Thanks for the confirmation. Then it all makes sense to me and I can say that I probably didn't learn a lot from the schematic -- except a confirmation of what I could already mostly imagine there.

Jon

Two possible paths are designing the ICs themselves, or designing discrete circuits that are not suitable to integration, for any one of a number of reasons.

It's surprising how little really rigorous theory is involved in most circuit design. In fact, circuit design is an emotional, qualitative sport that real academic, analytical braniacs aren't necessarily any good at. That is an occasional source of amusement.
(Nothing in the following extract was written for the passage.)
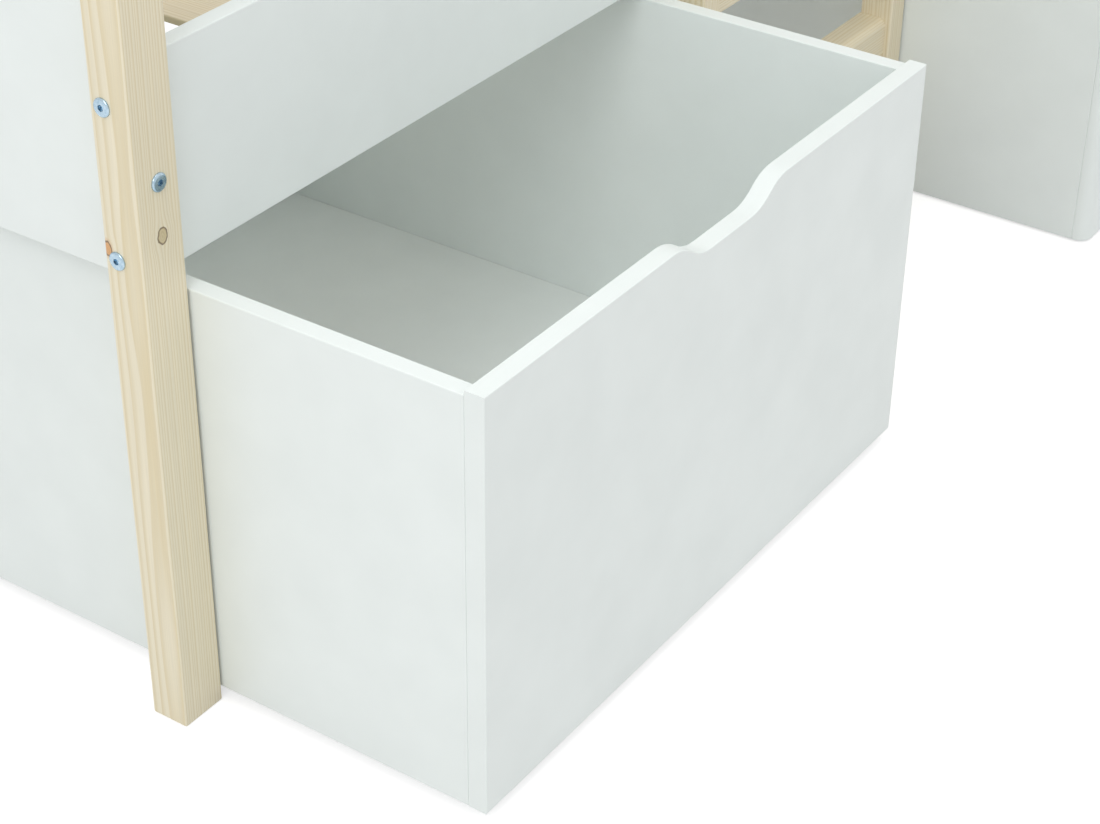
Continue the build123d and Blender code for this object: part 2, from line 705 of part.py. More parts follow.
def panel_dowels(drawer, play=0.0):
    """Dowels between a drawer's front and its sides, or the holes for them."""
    length = PANEL_DOWEL_IN_FRONT + PANEL_DOWEL_IN_SIDE + 2 * play
    start_y = drawer.inner_front - PANEL_DOWEL_IN_FRONT - play
    return [
        rod((middle, start_y, height), (0, 1, 0), length, DOWEL_RADIUS + play)
        for _, middle, _ in drawer.side_middles()
        for height in drawer.joint_heights()[1]
    ]


def back_screw_starts(drawer):
    """Starts and directions of the screws through a drawer's sides into its back."""
    y = DRAWER_REAR - PANEL_THICKNESS / 2
    heights = (FLOOR_TOP + BACK_SCREW_EDGE, DRAWER_BACK_TOP - BACK_SCREW_EDGE)
    found = []
    for height in heights:
        found.append(((drawer.left, y, height), (1, 0, 0)))
        found.append(((drawer.right, y, height), (-1, 0, 0)))
    return found


def drawer_front(drawer, cutters):
    """The front board, with its grip and rounded outer edges."""
    face = Plane.XZ.offset(-DRAWER_FRONT) * grip_profile(drawer)
    board = extrude(face, amount=-FRONT_THICKNESS)
    if drawer.corner_round > PANEL_ROUND:
        front_uprights = board.edges().filter_by(Axis.Z).group_by(Axis.Y)[0]
        board = fillet(front_uprights, min(drawer.corner_round, 0.9 * FRONT_THICKNESS))
    front_face, back_face = board.faces().sort_by(Axis.Y)[0], board.faces().sort_by(Axis.Y)[-1]
    board = fillet(front_face.edges() + back_face.edges(), PANEL_ROUND)
    return board - cutters


def drawer_panels(drawer):
    """The five boards of one drawer, with the fittings that hold them together."""
    cams, cam_bolts, cam_cutters = cam_parts(drawer)
    cutters = cam_cutters + panel_dowels(drawer, DOWEL_PLAY) + [groove_cutter(drawer)]
    screws = back_screw_starts(drawer)
    screw_cutters = [cut for start, way in screws for cut in screw_hole(start, way, BACK_SCREW)]
    made = {"front": drawer_front(drawer, cutters)}
    side_y, side_z = (drawer.inner_front, DRAWER_REAR), (drawer.bottom, DRAWER_SIDE_TOP)
    for side, x in {
        "left_side": (drawer.left, drawer.inner_left),
        "right_side": (drawer.inner_right, drawer.right),
    }.items():
        made[side] = block(x, side_y, side_z, PANEL_ROUND) - cutters - screw_cutters
    inner_x = (drawer.inner_left, drawer.inner_right)
    back = block(inner_x, (drawer.inner_rear, DRAWER_REAR), (drawer.bottom, DRAWER_BACK_TOP), PANEL_ROUND)
    made["back"] = back - cutters - screw_cutters
    made["cam_discs"] = group(cams)
    made["cam_bolts"] = group(cam_bolts)
    made["dowels"] = group(panel_dowels(drawer))
    made["back_screws"] = group([place(wood_screw(BACK_SCREW), start, way) for start, way in screws])
    return made


def castor_screw_points(place_xy):
    """Where one castor's four screws enter its plate."""
    x, y = place_xy
    height = FLOOR_UNDERSIDE - PLATE_THICKNESS
    return [
        (x + sx * CASTOR_SCREW_X, y + sy * CASTOR_SCREW_Y, height)
        for sx in (-1, 1)
        for sy in (-1, 1)
    ]


def drawer_floor(drawer):
    """The floor board: a tongue in the grooves, under a top face that ends at the walls."""
    tongue = floor_layer(drawer, GROOVE_DEPTH - GROOVE_PLAY, FLOOR_UNDERSIDE + FLOOR_TONGUE)
    floor = tongue + floor_layer(drawer, -GROOVE_PLAY, FLOOR_TOP)
    _, head_height, shank, length = CASTOR_SCREW
    for spot in drawer.castor_places().values():
        reach, radius = length - head_height + SCREW_PLAY, shank + SCREW_PLAY
        floor -= [rod(point, (0, 0, 1), reach, radius) for point in castor_screw_points(spot)]
    return floor


def castor_bracket(place_xy):
    """A steel plate with two ears that hold the wheel's axle."""
    x, y = place_xy
    under = FLOOR_UNDERSIDE - PLATE_THICKNESS
    plate_x, plate_y = (x - PLATE_X / 2, x + PLATE_X / 2), (y - PLATE_Y / 2, y + PLATE_Y / 2)
    bracket = block(plate_x, plate_y, (under, FLOOR_UNDERSIDE))
    half_gap = WHEEL_WIDTH / 2 + WHEEL_SIDE_PLAY
    for way in (-1, 1):
        near, far = x + way * half_gap, x + way * (half_gap + PLATE_THICKNESS)
        ear_x = sorted((near, far))
        ear = block(ear_x, (y - EAR_WIDTH / 2, y + EAR_WIDTH / 2), (WHEEL_RADIUS, under))
        ear += rod((ear_x[0], y, WHEEL_RADIUS), (1, 0, 0), PLATE_THICKNESS, EAR_WIDTH / 2)
        bracket += ear
    axle_hole = rod((x - PLATE_X, y, WHEEL_RADIUS), (1, 0, 0), 2 * PLATE_X, AXLE_RADIUS + AXLE_PLAY)
    shank = CASTOR_SCREW[2] + SCREW_PLAY
    holes = [rod(p, (0, 0, 1), PLATE_THICKNESS, shank) for p in castor_screw_points(place_xy)]
    return bracket - axle_hole - holes


def castor_axle(place_xy):
    """A pin through both ears, headed at each end."""
    x, y = place_xy
    outer = WHEEL_WIDTH / 2 + WHEEL_SIDE_PLAY + PLATE_THICKNESS
    pin = rod((x - outer, y, WHEEL_RADIUS), (1, 0, 0), 2 * outer, AXLE_RADIUS)
    for way in (-1, 1):
        pin += rod((x + way * outer, y, WHEEL_RADIUS), (way, 0, 0), AXLE_HEAD_HEIGHT, AXLE_HEAD_RADIUS)
    return pin


def castor_wheel(place_xy):
    """A solid wheel with a rounded tread and a recessed face on each side."""
    x, y = place_xy
    start = (x - WHEEL_WIDTH / 2, y, WHEEL_RADIUS)
    wheel = rod(start, (1, 0, 0), WHEEL_WIDTH, WHEEL_RADIUS)
    wheel = fillet(wheel.edges().filter_by(GeomType.CIRCLE), min(WHEEL_ROUND, 0.4 * WHEEL_WIDTH))
    for way in (-1, 1):
        face = (x + way * WHEEL_WIDTH / 2, y, WHEEL_RADIUS)
        recess = rod(face, (-way, 0, 0), WHEEL_HUB_RECESS, WHEEL_HUB_RADIUS)
        recess -= rod(face, (-way, 0, 0), WHEEL_HUB_RECESS, WHEEL_BOSS_RADIUS)
        wheel -= recess
    return wheel - rod(start, (1, 0, 0), WHEEL_WIDTH, AXLE_RADIUS + AXLE_PLAY)


def castor_screw():
    """A pan-head screw whose head's underside is at the origin."""
    head_radius, head_height, shank_radius, length = CASTOR_SCREW
    head = rod((0, 0, 0), (0, 0, -1), head_height, head_radius)
    return head + rod((0, 0, 0), (0, 0, 1), length - head_height, shank_radius)


def drawer_castors(drawer):
    """Brackets, axles, screws and wheels under one drawer."""
    spots = drawer.castor_places()
    screw, points = castor_screw(), [p for spot in spots.values() for p in castor_screw_points(spot)]
    made = {
        "castor_brackets": group([castor_bracket(spot) for spot in spots.values()]),
        "castor_axles": group([castor_axle(spot) for spot in spots.values()]),
        "castor_screws": group([place(screw, point, (0, 0, 1)) for point in points]),
    }
    for name, spot in spots.items():
        made[f"{name}_wheel"] = castor_wheel(spot)
    return made


def storage_drawer(name, left, right, bottom, corner_round):
    """All the pieces of one drawer, each name starting with the drawer's own."""
    drawer = Drawer(name, left, right, bottom, corner_round)
    pieces = {**drawer_panels(drawer), "floor": drawer_floor(drawer), **drawer_castors(drawer)}
    return {f"{name}_{piece}": shape for piece, shape in pieces.items()}


def build():
    """Every piece of the bed by name, in bed coordinates."""
    pieces = {**posts(), **side_boards(), **end_panels(), **guards()}
    pieces |= frame_fasteners()
    pieces |= mattress_base()
    pieces |= ladder()
    pieces |= storage_drawer("wide_drawer", WIDE_LEFT, WIDE_RIGHT, WIDE_DRAWER_BOTTOM, PANEL_ROUND)
    pieces |= storage_drawer(
        "narrow_drawer", NARROW_LEFT, NARROW_RIGHT, NARROW_DRAWER_BOTTOM, NARROW_CORNER_ROUND
    )
    return pieces


def save(pieces):
    """Writes each piece, with the origin on the floor in the middle of the footprint."""
    os.makedirs("parts", exist_ok=True)
    for name, shape in pieces.items():
        export_step(Pos(-ORIGIN_X, -ORIGIN_Y, 0) * shape, f"parts/{name}.step")


save(build())
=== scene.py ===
import math

import bmesh
import bpy
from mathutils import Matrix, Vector


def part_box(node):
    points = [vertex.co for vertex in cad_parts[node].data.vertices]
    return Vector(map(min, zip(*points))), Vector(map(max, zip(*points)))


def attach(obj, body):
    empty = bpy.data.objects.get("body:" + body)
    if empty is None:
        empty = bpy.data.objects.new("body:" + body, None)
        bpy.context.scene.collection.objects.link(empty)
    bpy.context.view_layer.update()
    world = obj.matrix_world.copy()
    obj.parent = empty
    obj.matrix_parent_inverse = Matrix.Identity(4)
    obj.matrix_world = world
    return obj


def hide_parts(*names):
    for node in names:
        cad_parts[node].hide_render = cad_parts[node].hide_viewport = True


bl_info = {
    "name": "Mid sleeper bed",
    "version": (1, 0, 0),
    "blender": (4, 5, 0),
    "location": "3D View > Sidebar > Bed",
    "description": "Dresses the mid sleeper bed: timber, boards, fittings, castors and stage",
    "category": "Add Mesh",
}

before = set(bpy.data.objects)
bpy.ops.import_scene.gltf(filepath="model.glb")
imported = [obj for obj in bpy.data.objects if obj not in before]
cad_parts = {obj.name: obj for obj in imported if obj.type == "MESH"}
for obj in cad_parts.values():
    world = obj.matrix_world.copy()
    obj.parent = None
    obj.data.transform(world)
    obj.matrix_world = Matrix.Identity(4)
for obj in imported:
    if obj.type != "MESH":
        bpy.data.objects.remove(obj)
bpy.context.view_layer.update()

MM = 0.001
# How far a fastener's head stands above the wood that it is sunk into
PROUD = 0.00015
# Radius of the helper circle that a turned shape is swept along
SWEEP_RADIUS = 0.05
# Points of a CAD piece nearer than this count as level with each other
TOUCH = 0.01 * MM

DRAWERS = ("wide_drawer", "narrow_drawer")
FRAME_BOARDS = (
    "front_side_board", "back_side_board", "left_end_panel", "right_end_panel",
    "front_left_guard", "front_right_guard", "back_guard",
)
WHEEL_PLACES = ("front_left", "front_right", "back_left", "back_right")


def linear(hex_colour):
    """An sRGB hex colour as linear red, green, blue and alpha."""
    parts = [int(hex_colour[i:i + 2], 16) / 255 for i in (0, 2, 4)]
    light = tuple(p / 12.92 if p <= 0.04045 else ((p + 0.055) / 1.055) ** 2.4 for p in parts)
    return light + (1.0,)


def opaque(setting):
    """A colour setting with full alpha."""
    return (*setting, 1.0)


def add(tree, kind, inputs=None, **settings):
    """Adds a node, sets its properties, and fills its inputs with values or links."""
    made = tree.nodes.new(kind)
    for name, value in settings.items():
        setattr(made, name, value)
    for key, value in (inputs or {}).items():
        if isinstance(value, bpy.types.NodeSocket):
            tree.links.new(value, made.inputs[key])
        else:
            made.inputs[key].default_value = value
    return made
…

It gets more interesting if you want to maintain a high output impedance, and a constant current, out into the GHz. Or if you want the current to be constant to a few PPM precision at, say, 100 amps.

John

ICs have design capabilities I cannot access well. So discrete is all I'm about, here.

I know it is. I do a lot of construction in practice of things I design in theory -- even quite complex optical systems, for example. And those things work quite well according to theory, so I suppose that's one reason I am looking for something like that here. If it isn't readily available, that's fine. I can hack things out like the next guy. I'd just rather have as much theory as is available.

If you are telling me that it isn't available, I'll take that on advisement.

That's beyond me, of course. I need to take the early steps. But I grant you that when reality impinges on a variety of fronts, each important in some fashion and at the same time, then yes this is what makes it more interesting once you've a solid handle on the basics.

Jon

Okay. Here's another approach:

In this, D1 is there to provide just the right amount of compensation for the Vb2 of Q2 and it simulates well, though again I still need to try it out in practice with several kinds of diodes and BJTs.

Actually looks like something I might consider using as one side of a differential pair being used as a voltage comparator, in fact -- thinking here of R4 as the shared emitter resistor, since the current to be split would then be held fairly constant (constant current in the emitter leg is that "good thing" in diff pairs.)

Jon